== Information supplied ==
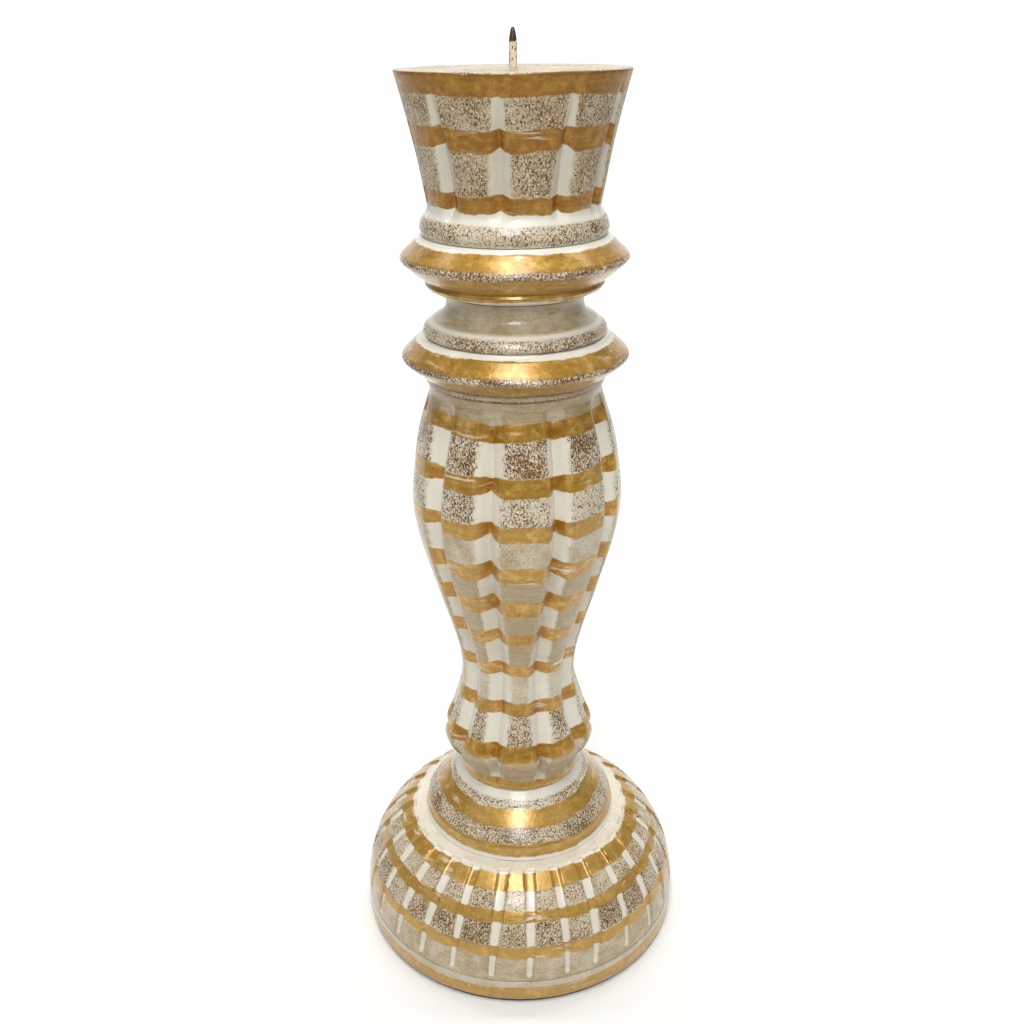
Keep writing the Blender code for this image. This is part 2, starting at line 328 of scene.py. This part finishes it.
class Nodes:
    """A material's node tree, with short ways to add the nodes that this script uses."""

    def __init__(self, name):
        self.material = bpy.data.materials.new(name)
        self.material.use_nodes = True
        self.tree = self.material.node_tree
        self.shader = self.tree.nodes["Principled BSDF"]
        self.place = self.add("ShaderNodeTexCoord").outputs["Object"]

    def add(self, kind, **settings):
        node = self.tree.nodes.new(kind)
        for key, value in settings.items():
            setattr(node, key, value)
        return node

    def feed(self, socket, value):
        if isinstance(value, bpy.types.NodeSocket):
            self.tree.links.new(value, socket)
        else:
            socket.default_value = value

    def math(self, operation, first, second=0.0, third=0.0):
        node = self.add("ShaderNodeMath", operation=operation)
        for socket, value in zip(node.inputs, (first, second, third)):
            self.feed(socket, value)
        return node.outputs[0]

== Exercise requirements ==
Your output must be the lines of the material above, from the first through the line that contains "node tree, with", copied exactly. Include both endpoints and nothing else.

== Task answer ==
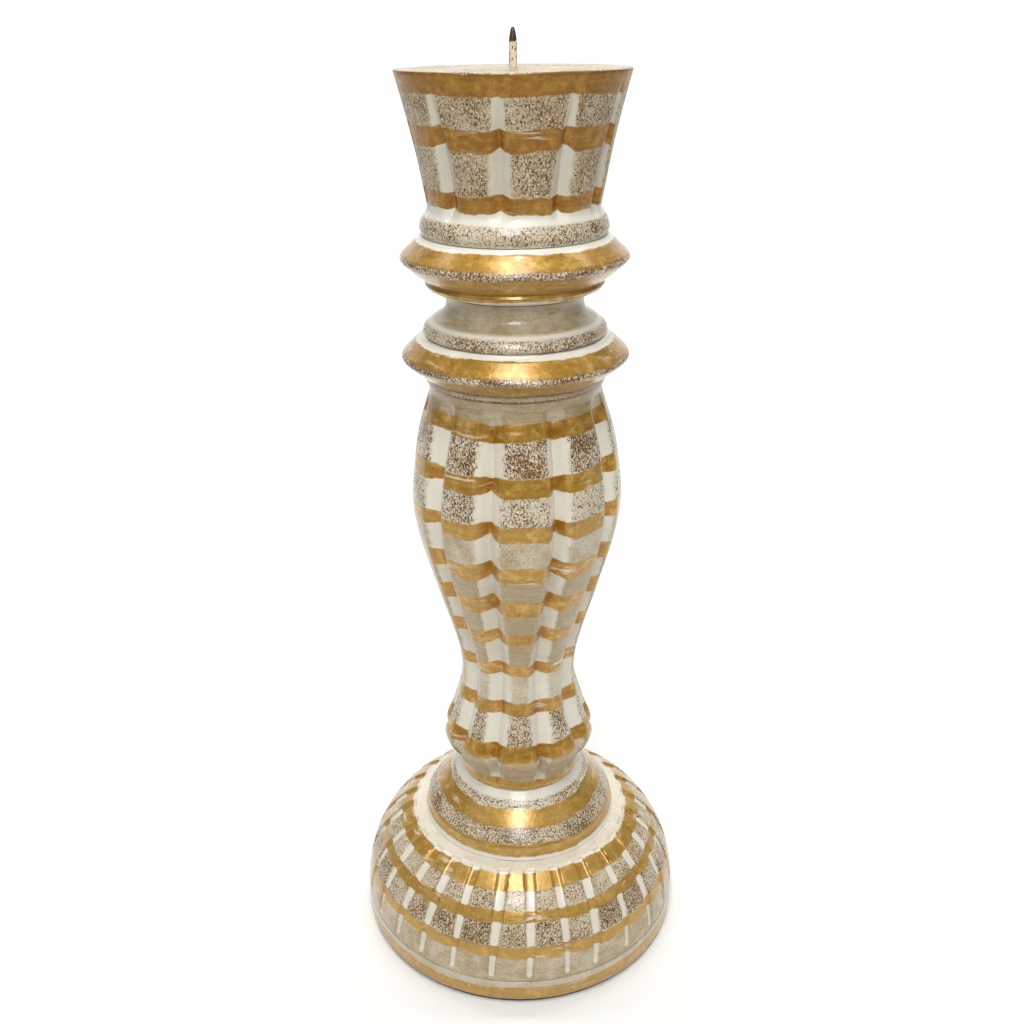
Keep writing the Blender code for this image. This is part 2, starting at line 328 of scene.py. This part finishes it.
class Nodes:
    """A material's node tree, with short ways to add the nodes that this script uses."""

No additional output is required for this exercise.